AVAILABLE DATA:

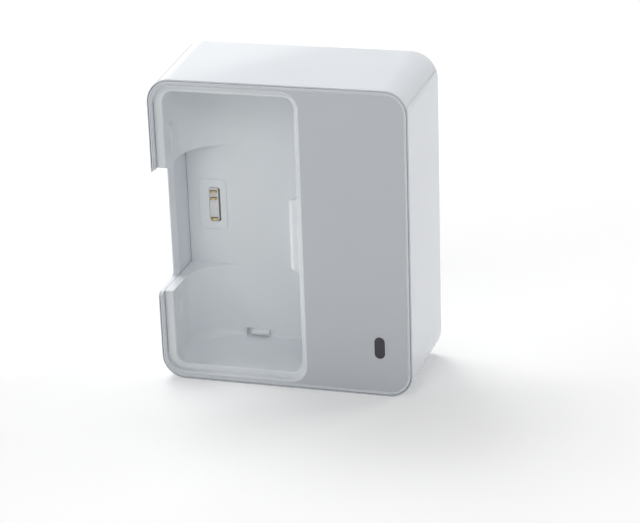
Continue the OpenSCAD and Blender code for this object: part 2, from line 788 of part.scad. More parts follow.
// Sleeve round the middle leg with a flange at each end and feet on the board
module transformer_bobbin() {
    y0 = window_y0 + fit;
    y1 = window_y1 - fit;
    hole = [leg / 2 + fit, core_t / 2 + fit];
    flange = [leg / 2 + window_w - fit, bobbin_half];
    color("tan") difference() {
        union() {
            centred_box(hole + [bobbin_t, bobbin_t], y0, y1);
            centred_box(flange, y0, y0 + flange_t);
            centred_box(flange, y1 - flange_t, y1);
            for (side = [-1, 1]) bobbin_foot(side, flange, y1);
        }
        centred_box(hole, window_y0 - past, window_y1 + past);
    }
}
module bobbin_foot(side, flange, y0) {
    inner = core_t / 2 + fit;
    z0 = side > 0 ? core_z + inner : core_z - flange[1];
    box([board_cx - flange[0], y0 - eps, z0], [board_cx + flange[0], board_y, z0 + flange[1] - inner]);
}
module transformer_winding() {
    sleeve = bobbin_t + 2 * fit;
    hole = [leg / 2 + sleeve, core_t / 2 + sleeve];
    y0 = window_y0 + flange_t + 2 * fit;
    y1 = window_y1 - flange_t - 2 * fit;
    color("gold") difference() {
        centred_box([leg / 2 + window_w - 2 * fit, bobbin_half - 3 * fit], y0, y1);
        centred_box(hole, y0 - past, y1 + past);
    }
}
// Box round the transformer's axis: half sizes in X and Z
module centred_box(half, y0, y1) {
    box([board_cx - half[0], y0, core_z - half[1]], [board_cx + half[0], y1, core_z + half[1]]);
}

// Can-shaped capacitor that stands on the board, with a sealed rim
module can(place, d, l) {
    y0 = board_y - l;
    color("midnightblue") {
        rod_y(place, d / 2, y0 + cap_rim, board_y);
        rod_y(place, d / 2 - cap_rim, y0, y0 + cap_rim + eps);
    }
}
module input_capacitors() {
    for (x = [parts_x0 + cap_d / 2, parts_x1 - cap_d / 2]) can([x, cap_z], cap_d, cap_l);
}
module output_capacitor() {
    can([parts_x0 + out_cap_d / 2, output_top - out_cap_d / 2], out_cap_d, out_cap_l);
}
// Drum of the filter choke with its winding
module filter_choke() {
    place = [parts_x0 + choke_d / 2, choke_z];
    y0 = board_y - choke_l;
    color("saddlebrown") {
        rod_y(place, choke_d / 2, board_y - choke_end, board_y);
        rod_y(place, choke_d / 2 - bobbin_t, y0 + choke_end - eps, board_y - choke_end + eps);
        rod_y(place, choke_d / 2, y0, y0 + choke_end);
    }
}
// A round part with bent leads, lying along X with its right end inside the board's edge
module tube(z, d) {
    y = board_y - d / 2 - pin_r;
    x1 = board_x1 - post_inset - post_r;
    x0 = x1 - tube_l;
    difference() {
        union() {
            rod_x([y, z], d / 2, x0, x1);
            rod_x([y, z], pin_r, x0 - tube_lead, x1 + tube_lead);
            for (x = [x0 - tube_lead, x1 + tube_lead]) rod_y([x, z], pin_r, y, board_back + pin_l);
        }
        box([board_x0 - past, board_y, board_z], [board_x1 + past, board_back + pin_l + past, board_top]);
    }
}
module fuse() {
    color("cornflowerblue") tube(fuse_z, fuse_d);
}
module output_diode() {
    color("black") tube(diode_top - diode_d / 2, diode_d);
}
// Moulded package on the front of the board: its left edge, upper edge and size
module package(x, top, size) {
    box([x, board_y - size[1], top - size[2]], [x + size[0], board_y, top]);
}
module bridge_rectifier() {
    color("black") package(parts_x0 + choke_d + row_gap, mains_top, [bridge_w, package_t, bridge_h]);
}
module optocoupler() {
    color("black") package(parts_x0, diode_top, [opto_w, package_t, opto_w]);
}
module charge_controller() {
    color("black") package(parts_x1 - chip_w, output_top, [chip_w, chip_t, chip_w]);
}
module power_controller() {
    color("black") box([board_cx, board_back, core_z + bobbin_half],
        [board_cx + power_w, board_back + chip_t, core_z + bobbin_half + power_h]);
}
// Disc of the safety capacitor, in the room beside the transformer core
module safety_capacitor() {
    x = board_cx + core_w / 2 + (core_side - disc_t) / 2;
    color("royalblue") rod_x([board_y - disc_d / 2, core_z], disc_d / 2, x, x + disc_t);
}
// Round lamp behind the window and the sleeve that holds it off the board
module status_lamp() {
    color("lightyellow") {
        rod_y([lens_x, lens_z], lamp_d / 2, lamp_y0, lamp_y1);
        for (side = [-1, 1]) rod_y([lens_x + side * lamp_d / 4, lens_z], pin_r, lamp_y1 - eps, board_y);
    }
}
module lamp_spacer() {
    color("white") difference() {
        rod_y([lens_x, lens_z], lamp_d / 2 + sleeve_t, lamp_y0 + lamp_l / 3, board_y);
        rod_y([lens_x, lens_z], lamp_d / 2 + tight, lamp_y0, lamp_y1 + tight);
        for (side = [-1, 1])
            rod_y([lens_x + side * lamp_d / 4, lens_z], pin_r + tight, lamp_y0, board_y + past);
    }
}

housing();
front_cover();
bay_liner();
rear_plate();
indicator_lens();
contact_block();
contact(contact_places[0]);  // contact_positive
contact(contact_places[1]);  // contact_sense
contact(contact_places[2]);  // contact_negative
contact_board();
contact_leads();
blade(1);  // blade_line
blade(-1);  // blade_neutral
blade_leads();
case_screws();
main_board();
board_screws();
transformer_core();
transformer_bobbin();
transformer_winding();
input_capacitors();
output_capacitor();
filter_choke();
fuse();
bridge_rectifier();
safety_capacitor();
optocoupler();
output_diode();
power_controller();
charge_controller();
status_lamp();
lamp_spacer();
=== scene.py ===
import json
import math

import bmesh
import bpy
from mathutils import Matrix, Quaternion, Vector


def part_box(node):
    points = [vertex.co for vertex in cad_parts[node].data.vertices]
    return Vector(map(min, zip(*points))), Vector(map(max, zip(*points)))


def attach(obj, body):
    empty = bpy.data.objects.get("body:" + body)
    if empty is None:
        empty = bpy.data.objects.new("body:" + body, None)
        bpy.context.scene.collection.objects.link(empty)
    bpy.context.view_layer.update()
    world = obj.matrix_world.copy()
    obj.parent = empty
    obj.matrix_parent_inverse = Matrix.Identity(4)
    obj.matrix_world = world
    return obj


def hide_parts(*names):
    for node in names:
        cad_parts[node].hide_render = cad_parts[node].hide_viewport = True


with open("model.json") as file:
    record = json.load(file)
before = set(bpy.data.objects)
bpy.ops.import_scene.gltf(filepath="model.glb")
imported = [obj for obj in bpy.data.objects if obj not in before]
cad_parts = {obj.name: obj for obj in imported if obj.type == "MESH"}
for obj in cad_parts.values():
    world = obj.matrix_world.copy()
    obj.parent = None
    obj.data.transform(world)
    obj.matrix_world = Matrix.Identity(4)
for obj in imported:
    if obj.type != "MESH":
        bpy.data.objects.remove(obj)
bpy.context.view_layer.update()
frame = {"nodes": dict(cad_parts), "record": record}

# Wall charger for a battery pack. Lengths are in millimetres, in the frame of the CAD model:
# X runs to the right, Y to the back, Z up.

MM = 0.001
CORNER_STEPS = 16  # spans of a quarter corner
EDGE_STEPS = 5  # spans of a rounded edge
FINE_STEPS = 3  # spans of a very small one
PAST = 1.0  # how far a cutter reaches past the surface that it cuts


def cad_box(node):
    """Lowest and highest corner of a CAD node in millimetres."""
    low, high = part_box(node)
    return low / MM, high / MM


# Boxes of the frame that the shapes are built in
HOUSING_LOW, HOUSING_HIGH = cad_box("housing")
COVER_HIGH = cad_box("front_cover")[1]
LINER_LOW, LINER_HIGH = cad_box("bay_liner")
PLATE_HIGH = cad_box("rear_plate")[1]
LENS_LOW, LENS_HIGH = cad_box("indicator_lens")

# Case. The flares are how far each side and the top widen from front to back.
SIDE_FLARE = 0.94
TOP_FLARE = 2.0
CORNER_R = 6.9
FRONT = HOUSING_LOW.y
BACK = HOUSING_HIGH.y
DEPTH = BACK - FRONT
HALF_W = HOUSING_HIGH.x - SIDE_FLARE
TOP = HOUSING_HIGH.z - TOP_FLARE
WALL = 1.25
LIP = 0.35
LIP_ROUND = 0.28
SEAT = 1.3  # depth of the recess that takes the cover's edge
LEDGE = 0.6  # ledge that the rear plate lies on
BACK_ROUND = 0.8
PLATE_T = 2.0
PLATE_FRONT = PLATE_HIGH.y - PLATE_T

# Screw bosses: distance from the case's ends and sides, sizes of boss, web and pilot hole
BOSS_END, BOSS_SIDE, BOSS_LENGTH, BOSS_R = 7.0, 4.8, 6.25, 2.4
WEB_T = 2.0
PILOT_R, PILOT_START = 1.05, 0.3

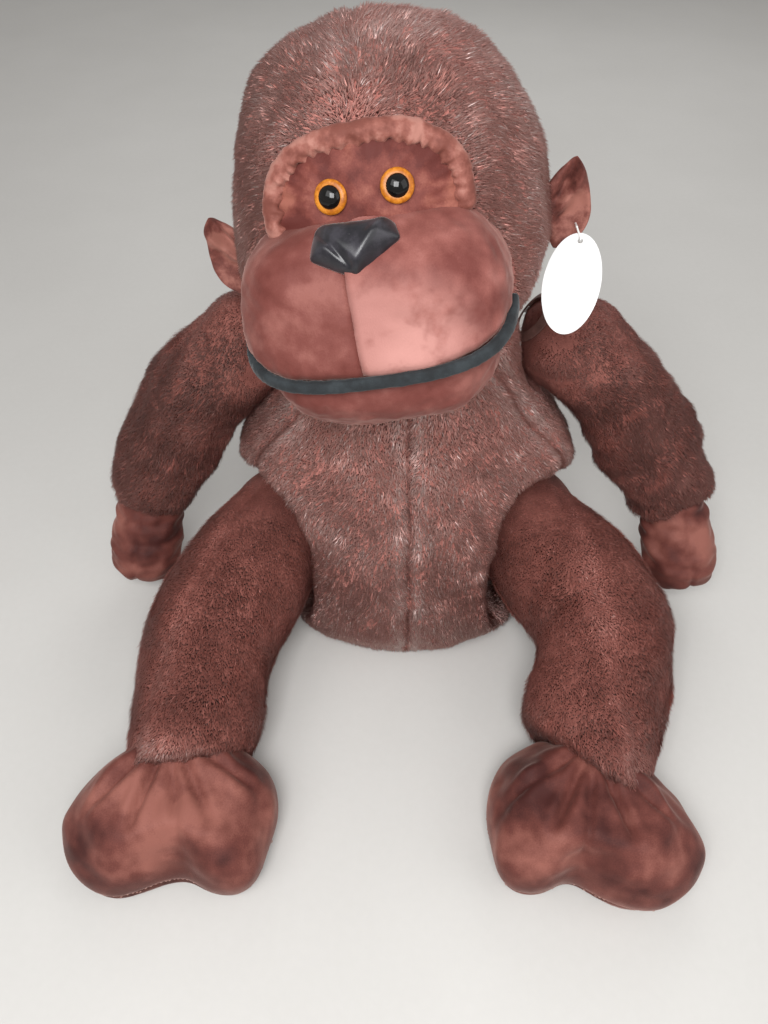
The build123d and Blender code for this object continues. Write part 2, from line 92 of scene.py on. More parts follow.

TASK DESCRIPTION: From the data above, pick out each line containing "Blender" and copy it.

RESPONSE FOR THIS EXERCISE:
Continue the OpenSCAD and Blender code for this object: part 2, from line 788 of part.scad. More parts follow.
The build123d and Blender code for this object continues. Write part 2, from line 92 of scene.py on. More parts follow.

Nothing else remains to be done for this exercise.